The “decline” of the Liberal Party and its lack of women candidates for the 2025 election shows “how deeply embedded the sexism is when it comes to the Liberal National Party”, Tink says.

But her biggest concern with the Coalition “remains what seems to be their intractable obsession with fossil fuels”.

“Even now, what we hear from them is a strategy that would condemn our children’s children to a lifestyle we can’t even imagine.”

Tink also targets Labor, which she predicts will lose its majority. She warns that community independents will soon start to run in Labor seats.

“Labor has been very gun shy,” she says. “Every time the opposition has barked, they’ve flinched.”

Asked if she thinks Anthony Albanese is a good prime minister, Tink pauses for a long moment.

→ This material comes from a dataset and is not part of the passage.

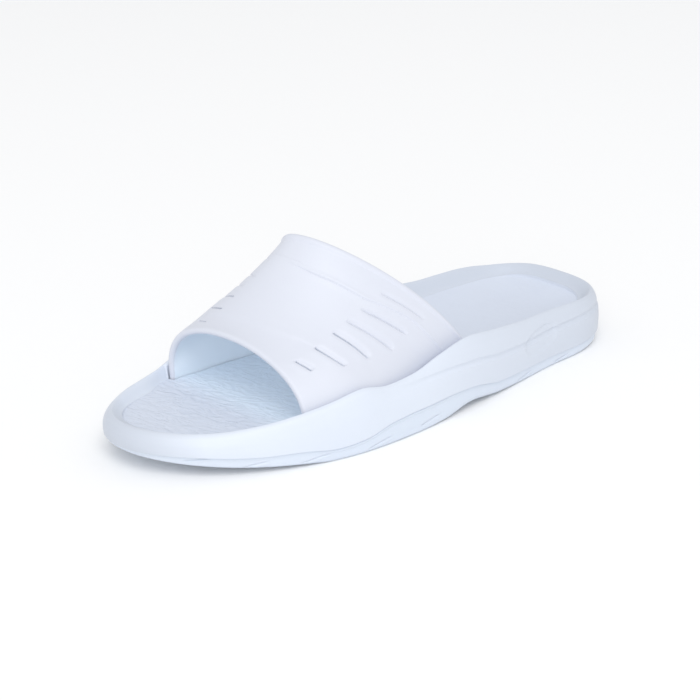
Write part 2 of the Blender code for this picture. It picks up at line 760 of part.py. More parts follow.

“I think Anthony Albanese is a good Labor Party man,” she says. “I think he’s a good human being. But is he the person to lead us forward in the next 10 years? Is he a transformational leader? No.”

Teal candidates took seven seats from Liberals at the 2022 election and are hoping to broaden their electoral footprint in 2025.

They are not formally aligned – Tink says the community independent MPs (as they prefer to be known) met in person for the first time when the 47th parliament commenced.

But they all share the backing of Climate 200 – a multimillion-dollar fund created by wealthy philanthropist Simon Holmes a Court.

Climate 200 is already supporting about 30 candidates, up from 23 at the last election, including those running in fresh territory like the Liberal seat of McPherson on Queensland’s Gold Coast.

Last election there were four Climate 200-backed incumbents; this time there are 10.

In Bradfield, Boele has continued to campaign since she ran against Fletcher in 2022.

Boele, who has a background in green-tech finance and policy, says she was approached by the grassroots body Voices for Bradfield in 2021, asking if she would be interested in running as an independent.

She decided to accept following an encounter with Fletcher at North Turramurra shops.

Boele says he gave disappointing responses to her questions about near-term emissions reduction targets.

“I just couldn’t believe as a moderate Liberal he didn’t say: ‘I agree it’s hard, but I believe in climate solutions’,” she says.

Bradfield candidate Nicolette Boele, who will take on sitting MP Paul Fletcher.

Bradfield candidate Nicolette Boele, who will take on sitting MP Paul Fletcher.Credit: Edwina Pickles

Afterwards, Boele says, he asked for her name and wrote it down “in his little black book”.

Fletcher declined to comment in person, but sent a statement saying “people in Bradfield know that a vote for a teal is a vote to keep Anthony Albanese as Prime Minister in a Labor-Greens-teals minority government”.

Boele dismisses this as a “recycled scare campaign” that “shows how the party fails to understand how disillusioned people in the community are with the Liberal Party”.

“He basically called all the people who decided to put ‘independent’ above him or his party, dim and naive.”

She says she will run on a platform of housing affordability, easing cost of living pressures, climate action and government integrity.

Boele says her campaign has raised about $450,000 from a mixture of local small donors and “major donors” who gave more than $1500. There was a bump in donations this week following Fletcher’s speech, she says.

The campaign has also received a donation of $42,000 from Climate 200. Last election, Boele received $100,000 from Climate 200.

“I want to make it clear that yes, Bradfield is in play,” she says.

“A lot of people get engaged when they think their vote might actually count.”

Boele will not say which party she would back in the event of a hung parliament, but says she would prosecute her stated policy priorities in any conversation about guaranteeing supply.

Community independents have been criticised for their multimillion-dollar backing, for mostly voting with the government and the Greens and for being ineffectual.

Tink counters that “in this 47th parliament the legislation has been more scrutinised than any other parliament because there are people like me on the crossbench”.

“I absolutely believe the legislation that has gone through is better because of the input we have provided.”